▸ Task requirements
Print verbatim the opening line of the material and every subsequent line through the one containing "source: The model piece.".

▸ Information supplied
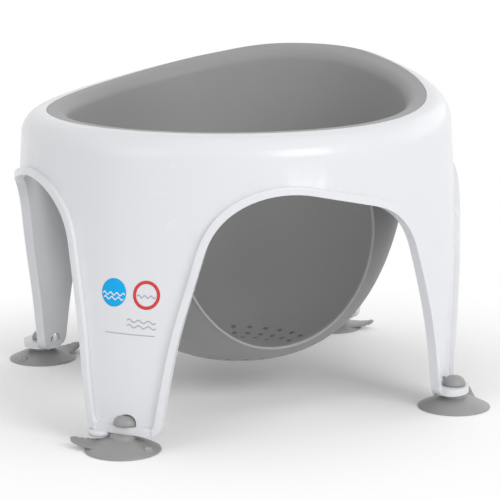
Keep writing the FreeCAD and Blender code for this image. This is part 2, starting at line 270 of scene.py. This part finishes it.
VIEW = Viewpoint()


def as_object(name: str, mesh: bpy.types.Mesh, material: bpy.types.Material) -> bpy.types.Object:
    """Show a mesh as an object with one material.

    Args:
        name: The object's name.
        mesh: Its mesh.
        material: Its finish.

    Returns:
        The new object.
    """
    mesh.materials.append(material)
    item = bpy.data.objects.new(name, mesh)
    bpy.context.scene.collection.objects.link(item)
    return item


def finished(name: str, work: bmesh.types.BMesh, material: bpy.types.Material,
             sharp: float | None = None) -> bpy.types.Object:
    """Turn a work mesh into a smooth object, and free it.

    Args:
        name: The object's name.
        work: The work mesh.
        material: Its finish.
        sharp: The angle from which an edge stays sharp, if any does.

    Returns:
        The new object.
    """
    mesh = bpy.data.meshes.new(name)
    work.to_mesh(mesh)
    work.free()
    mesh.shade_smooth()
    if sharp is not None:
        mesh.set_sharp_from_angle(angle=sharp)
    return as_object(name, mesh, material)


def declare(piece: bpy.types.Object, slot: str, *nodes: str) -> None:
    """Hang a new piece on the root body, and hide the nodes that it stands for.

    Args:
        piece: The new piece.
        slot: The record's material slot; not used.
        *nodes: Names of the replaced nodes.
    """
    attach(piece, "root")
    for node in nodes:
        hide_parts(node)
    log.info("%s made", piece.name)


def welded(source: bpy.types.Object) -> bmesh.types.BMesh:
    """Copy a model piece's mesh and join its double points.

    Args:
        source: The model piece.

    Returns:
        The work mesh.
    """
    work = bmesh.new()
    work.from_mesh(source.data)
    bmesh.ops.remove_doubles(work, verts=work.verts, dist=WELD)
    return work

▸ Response
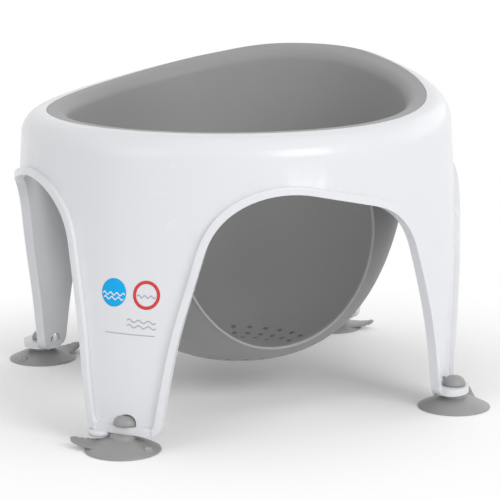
Keep writing the FreeCAD and Blender code for this image. This is part 2, starting at line 270 of scene.py. This part finishes it.
VIEW = Viewpoint()


def as_object(name: str, mesh: bpy.types.Mesh, material: bpy.types.Material) -> bpy.types.Object:
    """Show a mesh as an object with one material.

    Args:
        name: The object's name.
        mesh: Its mesh.
        material: Its finish.

    Returns:
        The new object.
    """
    mesh.materials.append(material)
    item = bpy.data.objects.new(name, mesh)
    bpy.context.scene.collection.objects.link(item)
    return item


def finished(name: str, work: bmesh.types.BMesh, material: bpy.types.Material,
             sharp: float | None = None) -> bpy.types.Object:
    """Turn a work mesh into a smooth object, and free it.

    Args:
        name: The object's name.
        work: The work mesh.
        material: Its finish.
        sharp: The angle from which an edge stays sharp, if any does.

    Returns:
        The new object.
    """
    mesh = bpy.data.meshes.new(name)
    work.to_mesh(mesh)
    work.free()
    mesh.shade_smooth()
    if sharp is not None:
        mesh.set_sharp_from_angle(angle=sharp)
    return as_object(name, mesh, material)


def declare(piece: bpy.types.Object, slot: str, *nodes: str) -> None:
    """Hang a new piece on the root body, and hide the nodes that it stands for.

    Args:
        piece: The new piece.
        slot: The record's material slot; not used.
        *nodes: Names of the replaced nodes.
    """
    attach(piece, "root")
    for node in nodes:
        hide_parts(node)
    log.info("%s made", piece.name)


def welded(source: bpy.types.Object) -> bmesh.types.BMesh:
    """Copy a model piece's mesh and join its double points.

    Args:
        source: The model piece.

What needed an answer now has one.